Why does she wish she did? What would she do then? And there must be someone – the scalpers have to know, right? I think 20,000 tickets to scalpers is financially extremely unlikely – without large scale collusion with BMorg.

“Here, two of the biggest tools that rule our lives, money and the internet, are taken away. Cell phones don’t work. There is no camp selling food. Everything people feel safe about is gone. You are reliant on human kindness.

…of course, you can still use money and get Internet at BMorg-controlled Center Camp. Big Brother doesn’t want you to feel safe.

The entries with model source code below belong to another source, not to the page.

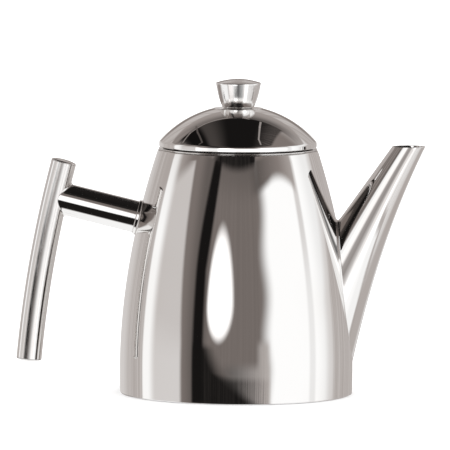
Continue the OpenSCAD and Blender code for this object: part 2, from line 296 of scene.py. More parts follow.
def cut_strainer(obj):
    work = bmesh.new()
    for row in range(STRAINER_ROWS):
        count = 3 + row % 2
        for j in range(count):
            turn = math.radians((j - (count - 1) / 2) * STRAINER_TURN)
            z = (STRAINER_Z + STRAINER_PITCH * row) * MM
            matrix = (Matrix.Rotation(turn, 4, "Z") @ Matrix.Translation((CUTTER_X * MM, 0, z))
                      @ Matrix.Rotation(math.pi / 2, 4, "Y"))
            bmesh.ops.create_cone(work, cap_ends=True, segments=28, radius1=STRAINER_R * MM,
                                  radius2=STRAINER_R * MM, depth=CUTTER_LENGTH * MM,
                                  matrix=matrix)
    mesh = bpy.data.meshes.new("cutters")
    work.to_mesh(mesh)
    work.free()
    cutter = link_new("cutters", mesh)
    holes = obj.modifiers.new("holes", "BOOLEAN")
    holes.operation = "DIFFERENCE"
    holes.solver = "EXACT"
    holes.object = cutter
    mesh = evaluated_mesh(obj)
    obj.modifiers.clear()
    obj.data = mesh
    bpy.data.objects.remove(cutter)
    finish_mesh(mesh, 32)


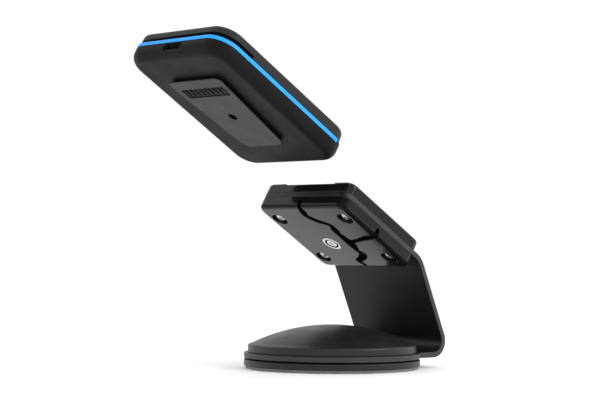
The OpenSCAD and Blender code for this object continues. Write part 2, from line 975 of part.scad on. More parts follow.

After conceding that many of the gathering’s returning collaborations and camps were “perilously close to falling apart”, organisers have spent the past two weeks coming up with a solution. Late on Wednesday night, they announced they would be releasing a block of 10,000 tickets at $390 apiece to camps and teams of burners, based on several criteria, including previous years’ attendance.

But that plan has not been universally embraced. Critics say any ticketing criteria runs counter to one of the key principles behind Burning Man, its “radical inclusiveness”.

“It’s the best they could do with the mess they’d made” said Martin. “It’s grotesquely unfair, and … it means that more than a quarter of attendees will have been hand-picked by the [Burning Man organisation]. But it sure beats having 20,000 newbies standing around looking at each other and wondering WTF they should do for a week.”

Ah, Mitch. Another case of Burners not seeming to understand all the maths involved.

[Update, 9:39pm 2/22/12 – apologies to Mitch for questioning his Maths skills. He does just fine – see the Comments here, or read his own post over at The Black Rock Beacon]

 

A similar problem may be observed at night on the Playa, as Burners realize that 3 glowsticks over 7 days is not the same as “I’ll be glowing off the whole time I’m there”, and the odds of 1 person being hit by any of 50,000 bicycles are not the same thing as a 1 in 50,000 chance of being hit by a bicycle.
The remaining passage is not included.